►

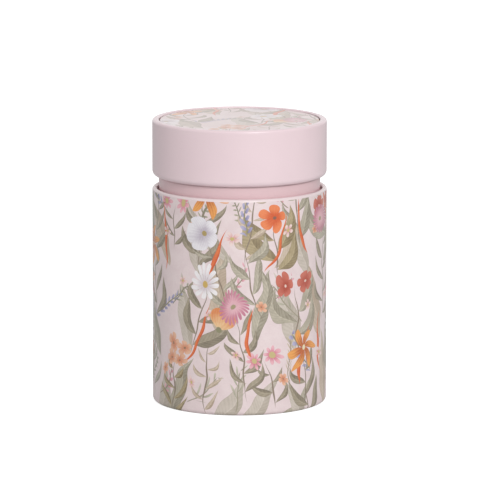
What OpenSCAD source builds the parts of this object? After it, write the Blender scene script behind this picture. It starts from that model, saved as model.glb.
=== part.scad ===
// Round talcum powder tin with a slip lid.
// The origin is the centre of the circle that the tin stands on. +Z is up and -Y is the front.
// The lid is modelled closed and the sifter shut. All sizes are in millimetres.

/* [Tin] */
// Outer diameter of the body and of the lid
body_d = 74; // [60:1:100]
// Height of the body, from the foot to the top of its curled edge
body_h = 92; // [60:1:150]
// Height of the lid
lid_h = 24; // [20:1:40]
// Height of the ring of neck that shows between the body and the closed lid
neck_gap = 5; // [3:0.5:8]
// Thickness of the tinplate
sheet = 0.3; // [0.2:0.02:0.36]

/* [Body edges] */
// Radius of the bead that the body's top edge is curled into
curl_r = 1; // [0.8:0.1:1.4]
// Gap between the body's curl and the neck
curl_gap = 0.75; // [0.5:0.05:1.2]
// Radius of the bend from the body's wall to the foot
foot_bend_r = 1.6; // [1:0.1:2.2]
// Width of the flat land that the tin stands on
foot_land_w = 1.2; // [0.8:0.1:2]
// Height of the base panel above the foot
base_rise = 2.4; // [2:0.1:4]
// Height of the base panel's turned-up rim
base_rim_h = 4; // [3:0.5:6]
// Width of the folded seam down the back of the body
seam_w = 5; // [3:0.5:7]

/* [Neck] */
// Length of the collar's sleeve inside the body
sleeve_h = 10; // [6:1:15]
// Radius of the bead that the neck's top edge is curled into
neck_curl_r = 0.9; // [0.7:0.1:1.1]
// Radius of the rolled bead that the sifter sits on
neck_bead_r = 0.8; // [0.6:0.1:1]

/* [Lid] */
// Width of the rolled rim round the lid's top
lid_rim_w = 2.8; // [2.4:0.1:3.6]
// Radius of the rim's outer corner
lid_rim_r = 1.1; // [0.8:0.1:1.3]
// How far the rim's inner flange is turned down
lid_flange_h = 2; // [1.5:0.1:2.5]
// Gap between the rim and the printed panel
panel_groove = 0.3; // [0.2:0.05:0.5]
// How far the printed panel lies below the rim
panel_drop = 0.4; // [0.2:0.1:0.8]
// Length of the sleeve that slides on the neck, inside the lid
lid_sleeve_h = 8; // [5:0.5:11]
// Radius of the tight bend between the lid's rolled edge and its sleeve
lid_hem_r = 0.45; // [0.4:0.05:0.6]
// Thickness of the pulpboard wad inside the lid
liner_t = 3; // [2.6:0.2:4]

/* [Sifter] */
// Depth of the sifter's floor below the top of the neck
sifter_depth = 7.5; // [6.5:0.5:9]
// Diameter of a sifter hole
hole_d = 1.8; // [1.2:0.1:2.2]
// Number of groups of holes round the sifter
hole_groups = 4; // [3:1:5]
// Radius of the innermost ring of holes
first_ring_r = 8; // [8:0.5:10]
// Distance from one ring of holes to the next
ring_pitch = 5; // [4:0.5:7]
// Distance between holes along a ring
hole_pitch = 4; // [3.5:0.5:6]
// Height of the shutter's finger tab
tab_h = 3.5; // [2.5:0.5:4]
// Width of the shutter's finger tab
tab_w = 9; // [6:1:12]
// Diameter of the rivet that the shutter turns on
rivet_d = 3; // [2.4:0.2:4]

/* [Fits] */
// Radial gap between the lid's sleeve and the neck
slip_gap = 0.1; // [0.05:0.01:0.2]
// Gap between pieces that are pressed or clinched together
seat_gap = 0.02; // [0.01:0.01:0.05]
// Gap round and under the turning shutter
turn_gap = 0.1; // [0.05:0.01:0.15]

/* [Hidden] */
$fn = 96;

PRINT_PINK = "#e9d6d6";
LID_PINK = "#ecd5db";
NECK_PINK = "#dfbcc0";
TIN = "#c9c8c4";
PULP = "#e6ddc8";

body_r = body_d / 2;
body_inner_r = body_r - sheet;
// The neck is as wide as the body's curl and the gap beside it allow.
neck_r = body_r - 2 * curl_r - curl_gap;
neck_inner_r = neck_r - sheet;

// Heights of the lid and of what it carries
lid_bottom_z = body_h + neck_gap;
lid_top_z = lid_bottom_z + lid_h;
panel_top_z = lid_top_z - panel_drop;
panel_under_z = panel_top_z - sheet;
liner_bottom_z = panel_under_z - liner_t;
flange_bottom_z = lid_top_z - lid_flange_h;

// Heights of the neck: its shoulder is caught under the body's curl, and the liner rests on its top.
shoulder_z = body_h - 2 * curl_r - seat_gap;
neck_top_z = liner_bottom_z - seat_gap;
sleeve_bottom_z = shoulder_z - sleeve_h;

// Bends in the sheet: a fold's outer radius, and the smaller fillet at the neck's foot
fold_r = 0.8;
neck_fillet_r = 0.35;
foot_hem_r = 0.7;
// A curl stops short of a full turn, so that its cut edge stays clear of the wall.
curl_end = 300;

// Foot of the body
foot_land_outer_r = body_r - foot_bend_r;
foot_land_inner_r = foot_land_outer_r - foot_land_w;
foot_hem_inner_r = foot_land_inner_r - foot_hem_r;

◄

YOUR GOAL
Extract all of the data shown above and repeat it verbatim.

EXPECTED ANSWER
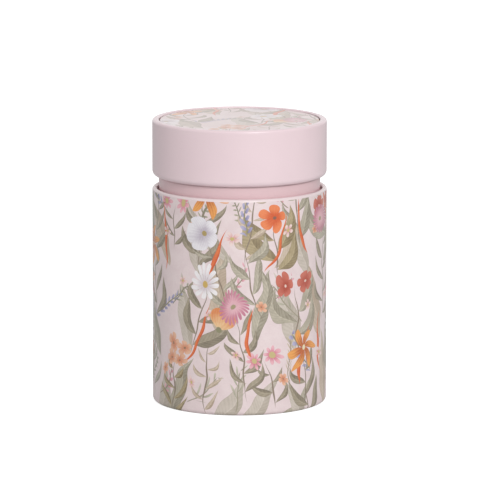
What OpenSCAD source builds the parts of this object? After it, write the Blender scene script behind this picture. It starts from that model, saved as model.glb.
=== part.scad ===
// Round talcum powder tin with a slip lid.
// The origin is the centre of the circle that the tin stands on. +Z is up and -Y is the front.
// The lid is modelled closed and the sifter shut. All sizes are in millimetres.

/* [Tin] */
// Outer diameter of the body and of the lid
body_d = 74; // [60:1:100]
// Height of the body, from the foot to the top of its curled edge
body_h = 92; // [60:1:150]
// Height of the lid
lid_h = 24; // [20:1:40]
// Height of the ring of neck that shows between the body and the closed lid
neck_gap = 5; // [3:0.5:8]
// Thickness of the tinplate
sheet = 0.3; // [0.2:0.02:0.36]

/* [Body edges] */
// Radius of the bead that the body's top edge is curled into
curl_r = 1; // [0.8:0.1:1.4]
// Gap between the body's curl and the neck
curl_gap = 0.75; // [0.5:0.05:1.2]
// Radius of the bend from the body's wall to the foot
foot_bend_r = 1.6; // [1:0.1:2.2]
// Width of the flat land that the tin stands on
foot_land_w = 1.2; // [0.8:0.1:2]
// Height of the base panel above the foot
base_rise = 2.4; // [2:0.1:4]
// Height of the base panel's turned-up rim
base_rim_h = 4; // [3:0.5:6]
// Width of the folded seam down the back of the body
seam_w = 5; // [3:0.5:7]

/* [Neck] */
// Length of the collar's sleeve inside the body
sleeve_h = 10; // [6:1:15]
// Radius of the bead that the neck's top edge is curled into
neck_curl_r = 0.9; // [0.7:0.1:1.1]
// Radius of the rolled bead that the sifter sits on
neck_bead_r = 0.8; // [0.6:0.1:1]

/* [Lid] */
// Width of the rolled rim round the lid's top
lid_rim_w = 2.8; // [2.4:0.1:3.6]
// Radius of the rim's outer corner
lid_rim_r = 1.1; // [0.8:0.1:1.3]
// How far the rim's inner flange is turned down
lid_flange_h = 2; // [1.5:0.1:2.5]
// Gap between the rim and the printed panel
panel_groove = 0.3; // [0.2:0.05:0.5]
// How far the printed panel lies below the rim
panel_drop = 0.4; // [0.2:0.1:0.8]
// Length of the sleeve that slides on the neck, inside the lid
lid_sleeve_h = 8; // [5:0.5:11]
// Radius of the tight bend between the lid's rolled edge and its sleeve
lid_hem_r = 0.45; // [0.4:0.05:0.6]
// Thickness of the pulpboard wad inside the lid
liner_t = 3; // [2.6:0.2:4]

/* [Sifter] */
// Depth of the sifter's floor below the top of the neck
sifter_depth = 7.5; // [6.5:0.5:9]
// Diameter of a sifter hole
hole_d = 1.8; // [1.2:0.1:2.2]
// Number of groups of holes round the sifter
hole_groups = 4; // [3:1:5]
// Radius of the innermost ring of holes
first_ring_r = 8; // [8:0.5:10]
// Distance from one ring of holes to the next
ring_pitch = 5; // [4:0.5:7]
// Distance between holes along a ring
hole_pitch = 4; // [3.5:0.5:6]
// Height of the shutter's finger tab
tab_h = 3.5; // [2.5:0.5:4]
// Width of the shutter's finger tab
tab_w = 9; // [6:1:12]
// Diameter of the rivet that the shutter turns on
rivet_d = 3; // [2.4:0.2:4]

/* [Fits] */
// Radial gap between the lid's sleeve and the neck
slip_gap = 0.1; // [0.05:0.01:0.2]
// Gap between pieces that are pressed or clinched together
seat_gap = 0.02; // [0.01:0.01:0.05]
// Gap round and under the turning shutter
turn_gap = 0.1; // [0.05:0.01:0.15]

/* [Hidden] */
$fn = 96;

PRINT_PINK = "#e9d6d6";
LID_PINK = "#ecd5db";
NECK_PINK = "#dfbcc0";
TIN = "#c9c8c4";
PULP = "#e6ddc8";

body_r = body_d / 2;
body_inner_r = body_r - sheet;
// The neck is as wide as the body's curl and the gap beside it allow.
neck_r = body_r - 2 * curl_r - curl_gap;
neck_inner_r = neck_r - sheet;

// Heights of the lid and of what it carries
lid_bottom_z = body_h + neck_gap;
lid_top_z = lid_bottom_z + lid_h;
panel_top_z = lid_top_z - panel_drop;
panel_under_z = panel_top_z - sheet;
liner_bottom_z = panel_under_z - liner_t;
flange_bottom_z = lid_top_z - lid_flange_h;

// Heights of the neck: its shoulder is caught under the body's curl, and the liner rests on its top.
shoulder_z = body_h - 2 * curl_r - seat_gap;
neck_top_z = liner_bottom_z - seat_gap;
sleeve_bottom_z = shoulder_z - sleeve_h;

// Bends in the sheet: a fold's outer radius, and the smaller fillet at the neck's foot
fold_r = 0.8;
neck_fillet_r = 0.35;
foot_hem_r = 0.7;
// A curl stops short of a full turn, so that its cut edge stays clear of the wall.
curl_end = 300;

// Foot of the body
foot_land_outer_r = body_r - foot_bend_r;
foot_land_inner_r = foot_land_outer_r - foot_land_w;
foot_hem_inner_r = foot_land_inner_r - foot_hem_r;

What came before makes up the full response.